▶ **Written instruction**: Please print the full listing exactly.

▶ **Material provided**:
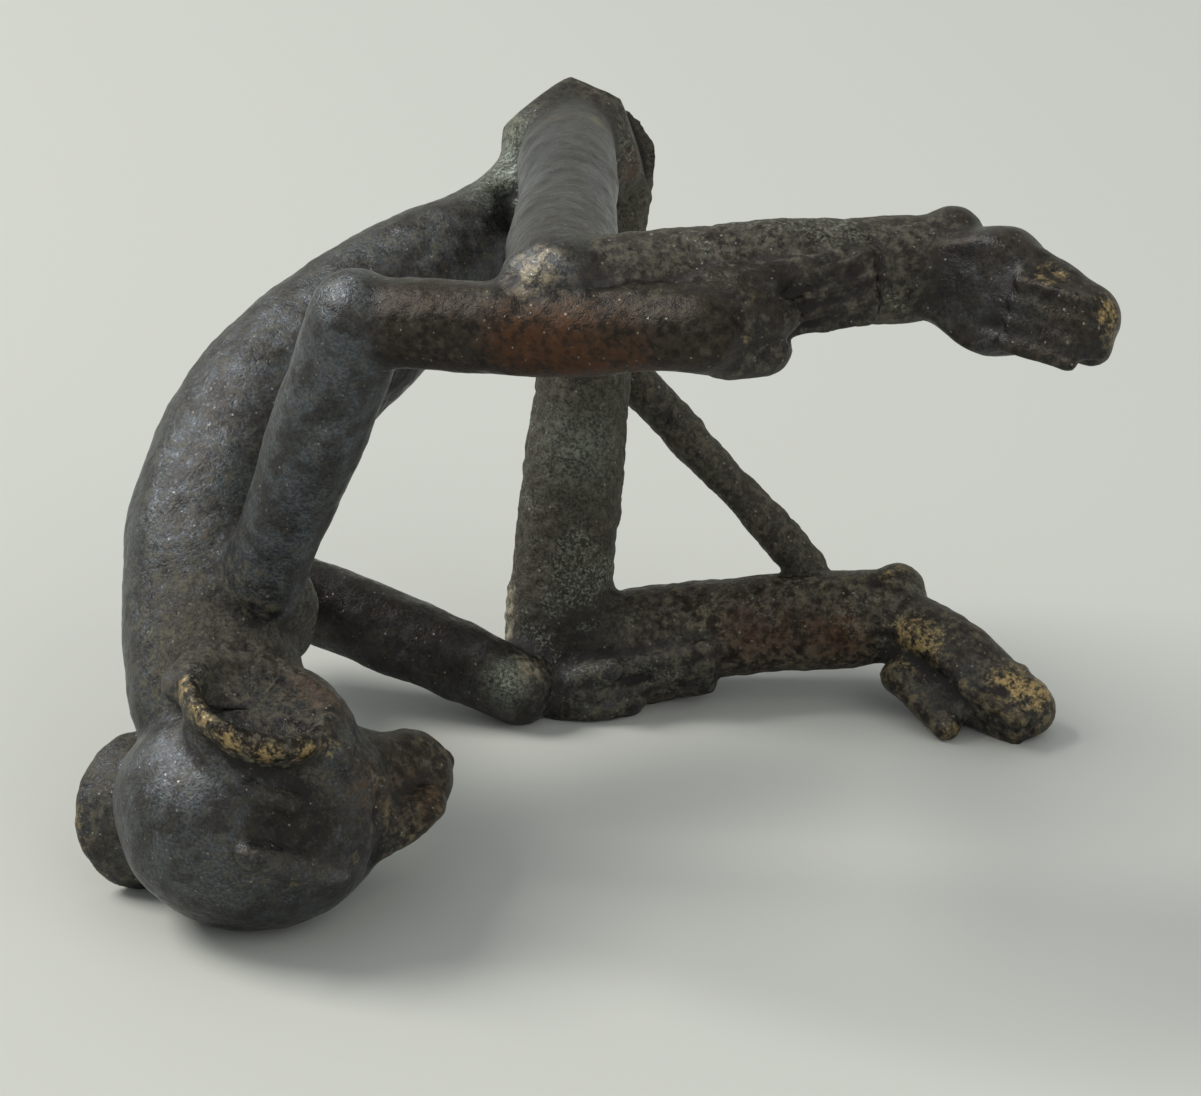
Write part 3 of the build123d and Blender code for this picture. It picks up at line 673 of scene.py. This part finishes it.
class WEIGHT_OT_casting(bpy.types.Operator):
    """Lute the wax into one skin, roughen it, and divide it into its members again."""
    bl_idname = "weight.casting"
    bl_label = "Casting Skin"

    def execute(self, context):
        skin = context.scene.weight_skin
        tree, owners = member_index()
        casting = self.luted(skin)
        mesh = casting.data
        labels = member_of_faces(mesh, tree, owners)
        ends = edge_ends(mesh)
        vertex_group(casting, "joints", joint_weights(mesh, labels, ends))
        add_modifier(casting, "SMOOTH", factor=0.5, iterations=5)
        add_modifier(casting, "SMOOTH", factor=0.5, iterations=skin.luting, vertex_group="joints")
        values = self.finish_values(mesh, labels, ends)
        vertex_group(casting, "crusted", values["crust"])
        mm = 1 / MM
        add_modifier(casting, "DISPLACE", texture=clouds("swell", 4.5, 1), strength=skin.swell * mm,
                     mid_level=0.5, texture_coords="LOCAL")
        add_modifier(casting, "DISPLACE", texture=clouds("dents", 1.5, 2), strength=skin.dents * mm,
                     mid_level=0.5, texture_coords="LOCAL")
        add_modifier(casting, "DISPLACE", texture=ridges("crust", 0.9), strength=-skin.crust * mm,
                     mid_level=0.5, texture_coords="LOCAL", vertex_group="crusted")
        add_modifier(casting, "DISPLACE", texture=clouds("grain", 0.45, 3), strength=skin.pits * mm,
                     mid_level=0.5, texture_coords="LOCAL", vertex_group="crusted")
        places = coordinates(mesh)
        normals = vertex_normals(mesh)
        for points, radius, depth in MARKS:
            places -= normals * (near_path(places, points, radius) * depth)[:, None]
        for centre, direction, reach in FLATS:
            outward = np.array(Vector(direction).normalized())
            over = np.maximum((places - np.array(placed(centre))) @ outward, 0)
            places -= outward * (over * (near_path(places, [centre, centre], reach) > 0.25) * 0.85)[:, None]
        places[:, 2] = np.maximum(places[:, 2], 0)
        set_coordinates(mesh, places)
        self.record_finish(mesh, ends, values)
        self.divide(casting, labels)
        return {"FINISHED"}

    def luted(self, skin):
        """Join the wax and luting into one skin, in the working size where 1 unit is 1 mm."""
        pieces = list(wax().objects)
        pick(*pieces)
        bpy.ops.object.join()
        casting = bpy.context.object
        casting.name = "casting"
        casting.scale = (1 / MM, 1 / MM, 1 / MM)
        bpy.ops.object.transform_apply(location=True, rotation=True, scale=True)
        casting.data.materials.clear()
        lap = skin.lap / MM
        add_modifier(casting, "DISPLACE", strength=lap, mid_level=0)
        add_modifier(casting, "REMESH", mode="VOXEL", voxel_size=skin.grain / MM)
        add_modifier(casting, "DISPLACE", strength=-lap, mid_level=0)
        return casting

    def finish_values(self, mesh, labels, ends):
        """What the patina, the painted sheen and the painted shade show at each vertex: from its member, and from the
        patches.
        """
        values = {"crust": spread(vertex_values(mesh, labels, 1), ends, 40)}
        values["worn"] = spread(vertex_values(mesh, labels, 2), ends, 40)
        values["steel"] = spread(vertex_values(mesh, labels, 3), ends, 40)
        values.update({kind: np.zeros(len(mesh.vertices)) for kind in ("gilt", "dark", "red", "pale", "green")})
        places = coordinates(mesh)
        for kind, centre, radius, strength in PATCHES:
            near = near_path(places, [centre, centre], radius) * strength
            values[kind] = values[kind] + (1 - np.minimum(values[kind], 1)) * near
        return values

    def record_finish(self, mesh, ends, values):
        """Store what the patina needs, with the high and low places of the finished skin."""
        for kind, amounts in values.items():
            store(mesh, kind, amounts)
        high = hollow_and_high(mesh, ends, 60)
        fine = hollow_and_high(mesh, ends, 8)
        store(mesh, "high", np.clip(0.5 + high * 1.2 + fine * 4, 0, 1))

    def divide(self, casting, labels):
        """Divide the skin into its members, close each one and send it to its node's place."""
        for name in MEMBERS:
            casting.data.materials.append(bpy.data.materials.new(name))
        casting.data.polygons.foreach_set("material_index", labels.astype(np.int32))
        casting.vertex_groups.clear()
        casting.scale = (MM, MM, MM)
        pick(casting)
        bpy.ops.object.transform_apply(location=True, rotation=True, scale=True)
        bpy.ops.object.mode_set(mode="EDIT")
        bpy.ops.mesh.select_all(action="SELECT")
        bpy.ops.mesh.separate(type="MATERIAL")
        bpy.ops.object.mode_set(mode="OBJECT")
        slots = {slot: patina(slot) for slot in ("dark_brass", "crusted_brass", "worn_brass")}
        names = list(MEMBERS)
        found = set()
        for piece in list(bpy.context.selected_objects):
            name = piece.data.materials[piece.data.polygons[0].material_index].name
            found.add(name)
            piece.name = f"cast_{name}"
            close(piece)
            piece.data.materials.clear()
            piece.data.materials.append(slots[FINISHES[name][0]])
            piece.data.polygons.foreach_set("material_index", np.zeros(len(piece.data.polygons), np.int32))
            for home in list(piece.users_collection):
                home.objects.unlink(piece)
            bpy.context.scene.collection.objects.link(piece)
            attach(piece, "root")
            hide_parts(*MEMBERS[name])
        for name in names:
            bpy.data.materials.remove(bpy.data.materials[name])
        if found != set(names):
            raise RuntimeError(f"members without a skin: {sorted(set(names) - found)}")


def close(piece):
    """Close a member where it was divided from its neighbours, with a sharp edged inner face."""
    pick(piece)
    bpy.ops.object.mode_set(mode="EDIT")
    bpy.ops.mesh.select_mode(type="EDGE")
    bpy.ops.mesh.select_all(action="DESELECT")
    bpy.ops.mesh.select_non_manifold(extend=False, use_wire=False, use_boundary=True,
                                     use_multi_face=False, use_non_contiguous=False, use_verts=False)
    bpy.ops.mesh.mark_sharp()
    bpy.ops.mesh.select_all(action="SELECT")
    bpy.ops.mesh.fill_holes(sides=0)
    bpy.ops.mesh.select_mode(type="FACE")
    bpy.ops.mesh.select_all(action="DESELECT")
    bpy.ops.mesh.select_face_by_sides(number=4, type="GREATER")
    bpy.ops.mesh.poke()
    bpy.ops.object.mode_set(mode="OBJECT")
    piece.data.polygons.foreach_set("use_smooth", np.ones(len(piece.data.polygons), bool))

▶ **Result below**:
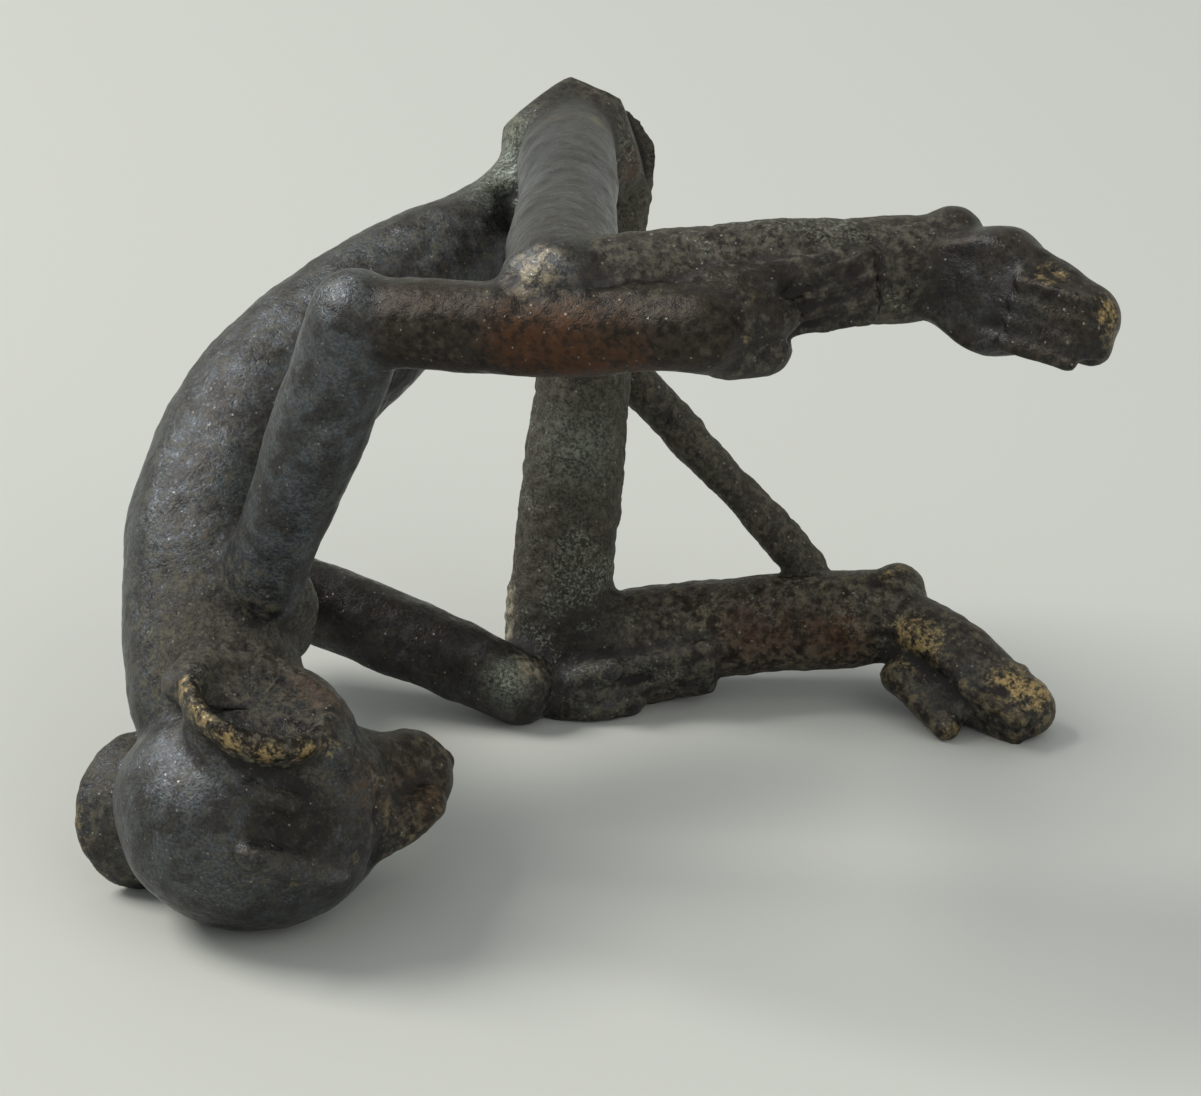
Write part 3 of the build123d and Blender code for this picture. It picks up at line 673 of scene.py. This part finishes it.
class WEIGHT_OT_casting(bpy.types.Operator):
    """Lute the wax into one skin, roughen it, and divide it into its members again."""
    bl_idname = "weight.casting"
    bl_label = "Casting Skin"

    def execute(self, context):
        skin = context.scene.weight_skin
        tree, owners = member_index()
        casting = self.luted(skin)
        mesh = casting.data
        labels = member_of_faces(mesh, tree, owners)
        ends = edge_ends(mesh)
        vertex_group(casting, "joints", joint_weights(mesh, labels, ends))
        add_modifier(casting, "SMOOTH", factor=0.5, iterations=5)
        add_modifier(casting, "SMOOTH", factor=0.5, iterations=skin.luting, vertex_group="joints")
        values = self.finish_values(mesh, labels, ends)
        vertex_group(casting, "crusted", values["crust"])
        mm = 1 / MM
        add_modifier(casting, "DISPLACE", texture=clouds("swell", 4.5, 1), strength=skin.swell * mm,
                     mid_level=0.5, texture_coords="LOCAL")
        add_modifier(casting, "DISPLACE", texture=clouds("dents", 1.5, 2), strength=skin.dents * mm,
                     mid_level=0.5, texture_coords="LOCAL")
        add_modifier(casting, "DISPLACE", texture=ridges("crust", 0.9), strength=-skin.crust * mm,
                     mid_level=0.5, texture_coords="LOCAL", vertex_group="crusted")
        add_modifier(casting, "DISPLACE", texture=clouds("grain", 0.45, 3), strength=skin.pits * mm,
                     mid_level=0.5, texture_coords="LOCAL", vertex_group="crusted")
        places = coordinates(mesh)
        normals = vertex_normals(mesh)
        for points, radius, depth in MARKS:
            places -= normals * (near_path(places, points, radius) * depth)[:, None]
        for centre, direction, reach in FLATS:
            outward = np.array(Vector(direction).normalized())
            over = np.maximum((places - np.array(placed(centre))) @ outward, 0)
            places -= outward * (over * (near_path(places, [centre, centre], reach) > 0.25) * 0.85)[:, None]
        places[:, 2] = np.maximum(places[:, 2], 0)
        set_coordinates(mesh, places)
        self.record_finish(mesh, ends, values)
        self.divide(casting, labels)
        return {"FINISHED"}

    def luted(self, skin):
        """Join the wax and luting into one skin, in the working size where 1 unit is 1 mm."""
        pieces = list(wax().objects)
        pick(*pieces)
        bpy.ops.object.join()
        casting = bpy.context.object
        casting.name = "casting"
        casting.scale = (1 / MM, 1 / MM, 1 / MM)
        bpy.ops.object.transform_apply(location=True, rotation=True, scale=True)
        casting.data.materials.clear()
        lap = skin.lap / MM
        add_modifier(casting, "DISPLACE", strength=lap, mid_level=0)
        add_modifier(casting, "REMESH", mode="VOXEL", voxel_size=skin.grain / MM)
        add_modifier(casting, "DISPLACE", strength=-lap, mid_level=0)
        return casting

    def finish_values(self, mesh, labels, ends):
        """What the patina, the painted sheen and the painted shade show at each vertex: from its member, and from the
        patches.
        """
        values = {"crust": spread(vertex_values(mesh, labels, 1), ends, 40)}
        values["worn"] = spread(vertex_values(mesh, labels, 2), ends, 40)
        values["steel"] = spread(vertex_values(mesh, labels, 3), ends, 40)
        values.update({kind: np.zeros(len(mesh.vertices)) for kind in ("gilt", "dark", "red", "pale", "green")})
        places = coordinates(mesh)
        for kind, centre, radius, strength in PATCHES:
            near = near_path(places, [centre, centre], radius) * strength
            values[kind] = values[kind] + (1 - np.minimum(values[kind], 1)) * near
        return values

    def record_finish(self, mesh, ends, values):
        """Store what the patina needs, with the high and low places of the finished skin."""
        for kind, amounts in values.items():
            store(mesh, kind, amounts)
        high = hollow_and_high(mesh, ends, 60)
        fine = hollow_and_high(mesh, ends, 8)
        store(mesh, "high", np.clip(0.5 + high * 1.2 + fine * 4, 0, 1))

    def divide(self, casting, labels):
        """Divide the skin into its members, close each one and send it to its node's place."""
        for name in MEMBERS:
            casting.data.materials.append(bpy.data.materials.new(name))
        casting.data.polygons.foreach_set("material_index", labels.astype(np.int32))
        casting.vertex_groups.clear()
        casting.scale = (MM, MM, MM)
        pick(casting)
        bpy.ops.object.transform_apply(location=True, rotation=True, scale=True)
        bpy.ops.object.mode_set(mode="EDIT")
        bpy.ops.mesh.select_all(action="SELECT")
        bpy.ops.mesh.separate(type="MATERIAL")
        bpy.ops.object.mode_set(mode="OBJECT")
        slots = {slot: patina(slot) for slot in ("dark_brass", "crusted_brass", "worn_brass")}
        names = list(MEMBERS)
        found = set()
        for piece in list(bpy.context.selected_objects):
            name = piece.data.materials[piece.data.polygons[0].material_index].name
            found.add(name)
            piece.name = f"cast_{name}"
            close(piece)
            piece.data.materials.clear()
            piece.data.materials.append(slots[FINISHES[name][0]])
            piece.data.polygons.foreach_set("material_index", np.zeros(len(piece.data.polygons), np.int32))
            for home in list(piece.users_collection):
                home.objects.unlink(piece)
            bpy.context.scene.collection.objects.link(piece)
            attach(piece, "root")
            hide_parts(*MEMBERS[name])
        for name in names:
            bpy.data.materials.remove(bpy.data.materials[name])
        if found != set(names):
            raise RuntimeError(f"members without a skin: {sorted(set(names) - found)}")


def close(piece):
    """Close a member where it was divided from its neighbours, with a sharp edged inner face."""
    pick(piece)
    bpy.ops.object.mode_set(mode="EDIT")
    bpy.ops.mesh.select_mode(type="EDGE")
    bpy.ops.mesh.select_all(action="DESELECT")
    bpy.ops.mesh.select_non_manifold(extend=False, use_wire=False, use_boundary=True,
                                     use_multi_face=False, use_non_contiguous=False, use_verts=False)
    bpy.ops.mesh.mark_sharp()
    bpy.ops.mesh.select_all(action="SELECT")
    bpy.ops.mesh.fill_holes(sides=0)
    bpy.ops.mesh.select_mode(type="FACE")
    bpy.ops.mesh.select_all(action="DESELECT")
    bpy.ops.mesh.select_face_by_sides(number=4, type="GREATER")
    bpy.ops.mesh.poke()
    bpy.ops.object.mode_set(mode="OBJECT")
    piece.data.polygons.foreach_set("use_smooth", np.ones(len(piece.data.polygons), bool))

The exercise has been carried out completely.